A latency budget for one transfer
The sub-second promise holds comfortably once the path is written down step by step, and writing it down also shows which failures can hurt it. The gateway authenticates and routes by account ID in a millisecond or two. The try command on the debit shard costs one Raft round, in which the leader appends the command, replicates it to a majority of replicas, and acknowledges, and inside one region that runs one to three milliseconds, dominated by a network round trip plus a disk flush. The confirm on the credit shard costs the same again, the coordinator's own journal writes add a few more, and so a cross-shard transfer completes its actual money movement in well under 20 milliseconds of system time, with the user's perceived latency dominated by their phone's network hop rather than by anything the platform does.
The budget shifts when replicas span data centers for disaster tolerance, since a majority spread across a metro area adds single-digit milliseconds per round and a majority spread across continents adds tens, which is why shards usually keep their voting replicas within one region and ship the log asynchronously to a distant copy for catastrophe recovery, accepting a small bounded loss window for continent-scale disasters in exchange for a fast hot path every day. Under failure the budget degrades visibly but tolerably. A leader election pauses one shard's writes for a few hundred milliseconds, which a user experiences as one slow transfer rather than an error, and a stuck coordinator surfaces as a transfer pinned at pending until the scanner, sweeping every few seconds, drives it to completion. The product can defensibly show money as sent the moment the try commits, because from that point the protocol guarantees the transfer resolves to exactly one of confirmed or cancelled, and never to a limbo that strands the funds.
Scaling, failures, and operations
Shards scale by splitting account ranges, and event sourcing makes the migration mechanical, since moving an account means replaying its events to the destination shard, pausing it briefly to drain in-flight operations, and cutting the routing table over, after which the old copy is dead weight to delete at leisure. Hot accounts are the asymmetry worth watching, because a major merchant receiving thousands of credits per second can saturate its shard while neighboring shards idle. The standard treatments are spreading such a merchant across sub-accounts that aggregate in a read model, so each sub-account's command rate stays inside one shard's budget, and batching micro-credits before they reach the state machine, which trades a moment of credit latency for an order of magnitude less log traffic. The gateway and the coordinators are stateless and scale flat, and the recovery scanner that drives stuck TC/C transfers runs continuously, with its queue depth watched as a first-class health metric, because a growing queue means transfers are entering trouble faster than they are leaving it.

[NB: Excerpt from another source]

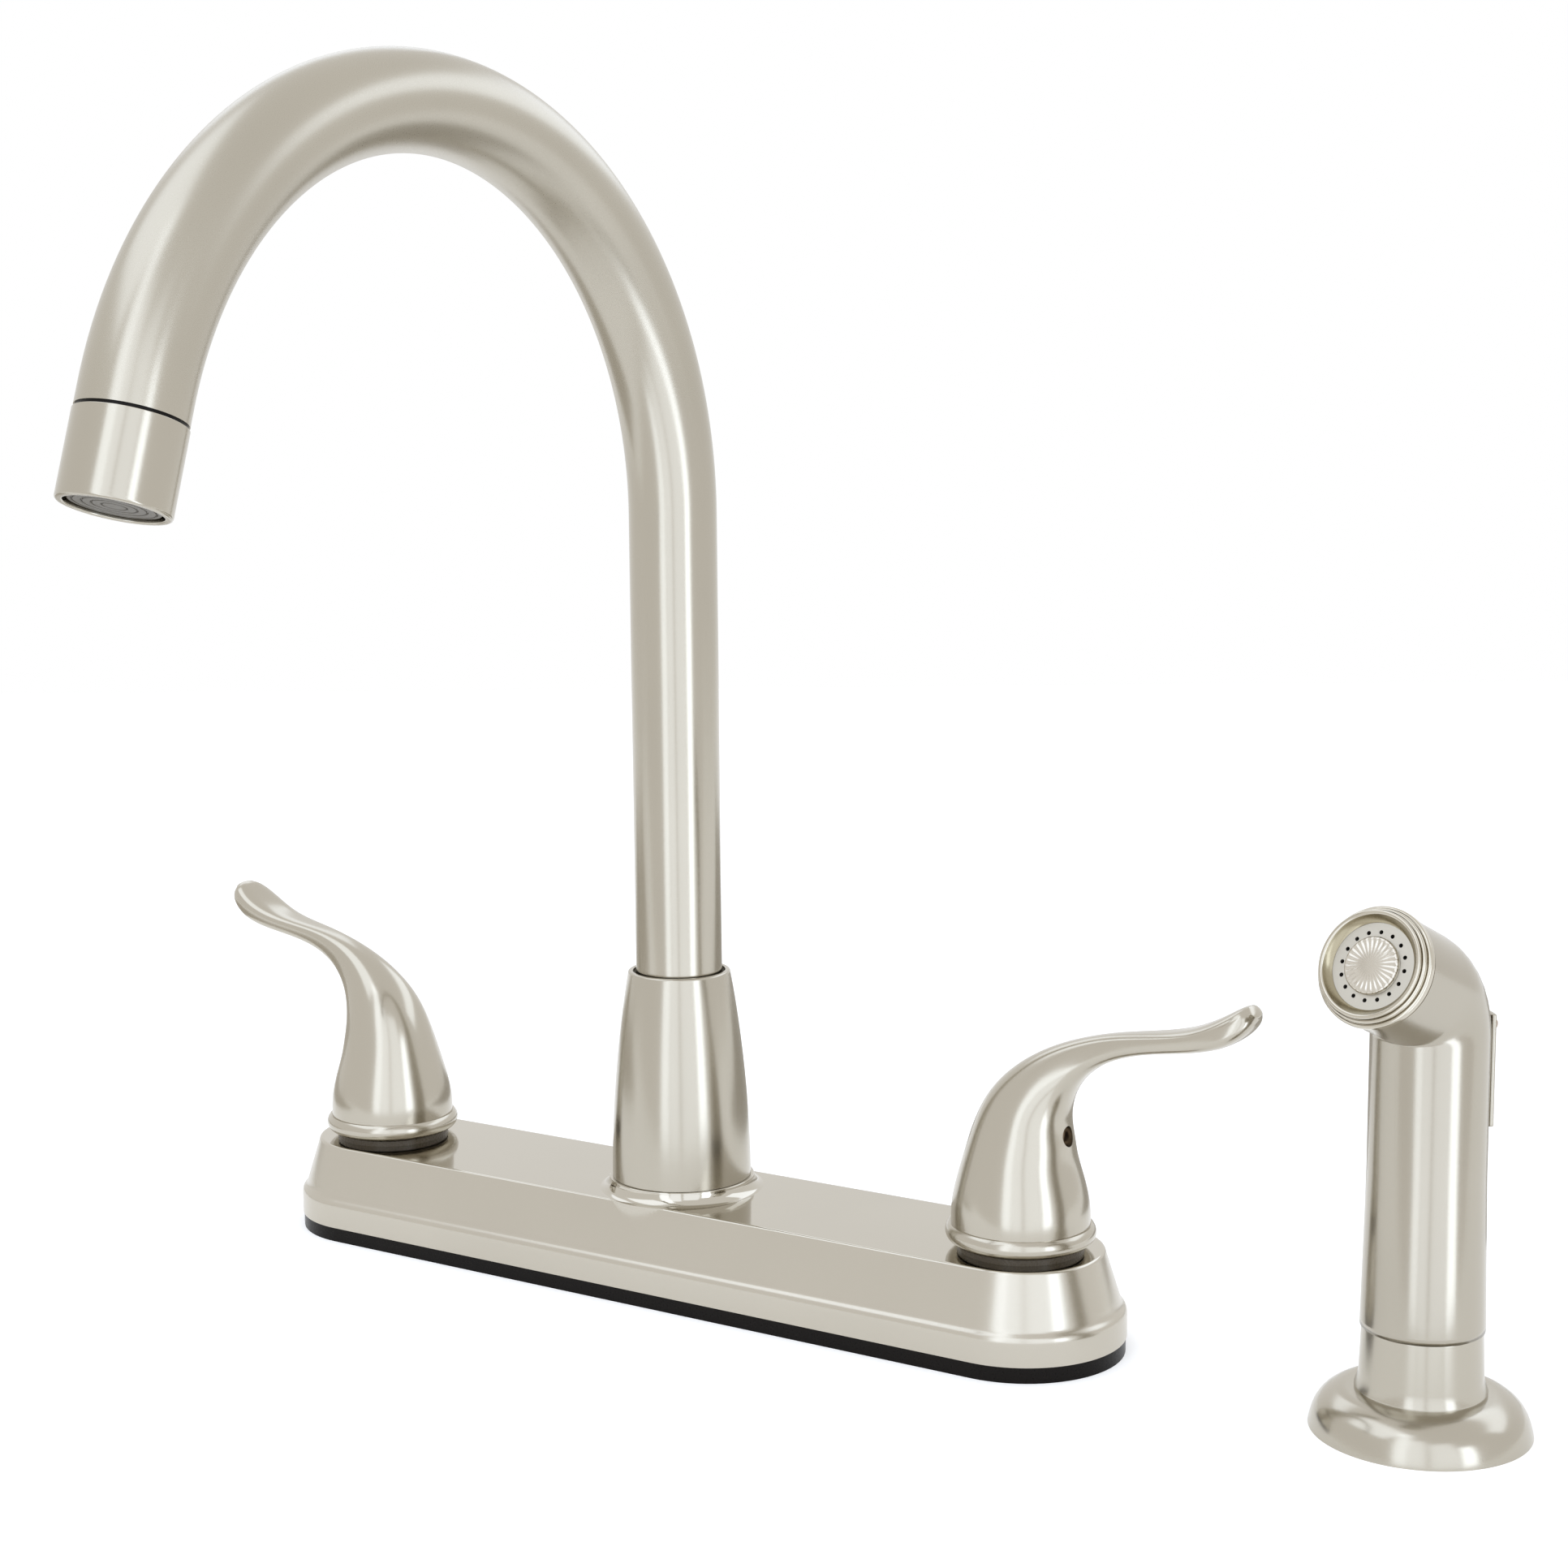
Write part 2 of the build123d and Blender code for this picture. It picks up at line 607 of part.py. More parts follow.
# ---------------------------------------------------------------- diverter
# Floating piston: its disc closes the floor, its stem is guided in the spray outlet.
with BuildPart() as diverter:
    disc_bottom = centre_floor + running_clearance
    disc_top = disc_bottom + diverter_disc_thickness
    head_top = disc_top + diverter_head_height
    stem_bottom = disc_bottom - diverter_stem_length
    guide_radius = outlet_bore_radius - running_clearance
    spin([(0, stem_bottom), (guide_radius, stem_bottom), (guide_radius, disc_bottom),
          (diverter_disc_radius, disc_bottom), (diverter_disc_radius, disc_top),
          (diverter_head_radius, disc_top), (diverter_head_radius, head_top), (0, head_top)], middle)
diverter.part.label = "diverter"
export_step(diverter.part, "parts/diverter.step")

# ---------------------------------------------------------------- spout collar, seal and guide
with BuildPart() as collar_seal:
    washer(collar_foot_radius - part_gap, centre_neck_radius + part_gap, boss_top,
           collar_seal_thickness, 0)
collar_seal.part.label = "collar_seal"
export_step(collar_seal.part, "parts/collar_seal.step")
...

Failures map onto short, rehearsable stories. A shard leader dies, Raft elects a new one in hundreds of milliseconds, and no acknowledged command is lost, because acknowledgment always required majority replication in the first place. A coordinator dies mid-transfer, the scanner finds the journaled try without a confirm, and it either confirms or cancels by policy and timeout, with the user seeing a transfer that took seconds instead of milliseconds rather than a transfer that vanished. Read models lag, the balance endpoint serves slightly stale answers with the lag surfaced in monitoring, and commands keep validating against the authoritative shard state, so staleness never enables an overdraft. The monitor that matters above all others is the conservation check, a continuous job folding per-shard sums plus in-flight reserves and comparing the total against expected global funds, because a nonzero drift means an invariant broke somewhere, and finding that within minutes instead of at quarter close is the difference between a quiet fix and an incident report with a regulator's name on the distribution list.
Follow-up questions
- Why not one big database on bigger hardware? The arithmetic gap is two orders of magnitude, since a single node manages perhaps 10,000 durable transactions per second against a requirement of 1,000,000. Vertical scaling buys at most one order of magnitude at rapidly worsening prices, and a single node is also a single blast radius holding everyone's funds, which no risk review would sign off on.
- Why TC/C over two-phase commit? 2PC holds locks while participants sit prepared and blocks outright if the coordinator dies, which at this rate freezes slices of the fleet behind unresolved locks. TC/C keeps every intermediate state as a committed, auditable row, so recovery is a scanner reading a journal rather than a lock-resolution outage, and no single crash can pin the system.
- What if the confirm on the credit shard keeps failing? The coordinator retries it, because a credit to a valid account cannot legitimately be refused once the try has committed, and idempotent confirms make the repetition safe. If the destination account itself is gone, the transfer cancels and the reservation releases, and the journal makes whichever path is taken resumable from any crash.
- How does a retried transfer apply exactly once across failover? The operation-ID dedupe table lives inside the replicated state machine, so any leader capable of processing the retry necessarily holds the record of the first application, having reached its position by applying the very same log.
- What does event sourcing actually cost? It costs read models that must be built and monitored, eventual consistency on every query path, a log growing around 10 TB per day at the headline rate, and schema evolution discipline so that records written years ago still replay correctly. Those are real ongoing expenses, paid willingly because audit and recovery fall out of the same structure.
- Where do fraud and compliance checks run? Velocity limits run synchronously on the command path before anything is appended, so the cheap checks gate every movement. Heavier scoring runs asynchronously off the event stream and issues freeze commands through the same log as everything else, which keeps the hot path fast while leaving every intervention auditable.
References
- Xu and Lam, System Design Interview, Volume 2 (2022), chapter on digital wallets.
- Fowler, Event Sourcing (2005).
- Ongaro and Ousterhout, In Search of an Understandable Consensus Algorithm (2014), the Raft paper.
- Kleppmann, Designing Data-Intensive Applications (2017), on distributed transactions, consensus, and total order broadcast.